Anger — whether outwardly expressed or concealed — is a response to something underlying it, something felt before. Often that prior feeling was hurt, damage, fear. To focus on the anger, as if it’s the “problem,” is to stay on the surface of things. Trying to deal with anger itself might help a person function better. However, it is unlikely to bring about a lasting change.
Sometimes anger turns in on itself, transforming into depression, putting the “real” problem even further out of reach.
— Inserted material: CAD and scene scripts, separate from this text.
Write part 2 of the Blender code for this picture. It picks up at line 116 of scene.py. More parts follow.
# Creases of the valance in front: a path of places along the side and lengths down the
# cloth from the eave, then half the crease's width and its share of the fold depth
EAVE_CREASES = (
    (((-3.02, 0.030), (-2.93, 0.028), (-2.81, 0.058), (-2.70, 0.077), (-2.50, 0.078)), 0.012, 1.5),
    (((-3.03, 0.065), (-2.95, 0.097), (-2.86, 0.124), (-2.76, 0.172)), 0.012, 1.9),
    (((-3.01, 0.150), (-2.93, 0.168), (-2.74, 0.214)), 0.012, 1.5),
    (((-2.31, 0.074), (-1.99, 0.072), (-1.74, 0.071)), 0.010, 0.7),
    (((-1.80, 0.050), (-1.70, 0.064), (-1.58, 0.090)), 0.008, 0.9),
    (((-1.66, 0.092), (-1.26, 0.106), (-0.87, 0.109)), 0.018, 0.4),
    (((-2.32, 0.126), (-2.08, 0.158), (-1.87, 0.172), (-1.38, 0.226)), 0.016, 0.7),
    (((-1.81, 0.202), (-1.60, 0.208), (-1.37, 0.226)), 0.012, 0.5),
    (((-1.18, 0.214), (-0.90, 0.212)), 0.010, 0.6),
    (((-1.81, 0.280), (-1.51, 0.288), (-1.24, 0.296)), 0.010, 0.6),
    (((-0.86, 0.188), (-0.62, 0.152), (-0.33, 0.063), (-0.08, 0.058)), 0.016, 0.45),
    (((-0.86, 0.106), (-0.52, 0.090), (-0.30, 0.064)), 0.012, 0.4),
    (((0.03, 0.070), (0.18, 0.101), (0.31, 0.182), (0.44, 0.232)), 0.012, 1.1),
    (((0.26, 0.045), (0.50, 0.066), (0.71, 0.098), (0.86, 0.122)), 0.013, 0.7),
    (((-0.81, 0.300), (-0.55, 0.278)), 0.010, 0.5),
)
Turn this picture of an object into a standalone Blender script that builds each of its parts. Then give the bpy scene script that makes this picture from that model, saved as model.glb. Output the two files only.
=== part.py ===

Anger is a symptom. It points toward some deeper vulnerability. It is meant to be protective. Therefore we need to look at the thing it means to protect. When fear is the underlying thing, if we are willing to see what’s really there, there will likely be something about the lack of control, the inability to predict the future.
The way to deal with anger is not to cultivate a mask of politeness, avoid it or rationalise it. It’s necessary to move toward the anger, the defensiveness, the righteous indignation — to see what’s beneath it — and then to feel that profoundly vulnerable sensation, in the body. Without making reference to what the mind has to say about any of it. The story must go. Or if it persists in telling itself, we must recognize that this is happening, and see the purpose of the story: to protect us from the pain that gave rise to it in the first place.
We develop a story about how we’d been wronged, neglected, abandoned. We begin to identify with it. It is important that we see anger as an indication of an underlying wound, and that we see the story we’ve made out of it, and what refuge we take in that story.
Jan Frazier encourages us to sit in the embodied sensation of the terrible sorrow, the gripping fear, the absence of what we wish we had, or the pain of the thing we wish had never happened. Sit in the feeling of the hurt itself, to rest there. Without ideas about it. Just the physical sensation of it. It’s been there all along. We might as well make our peace with it. It doesn’t have to define us forever.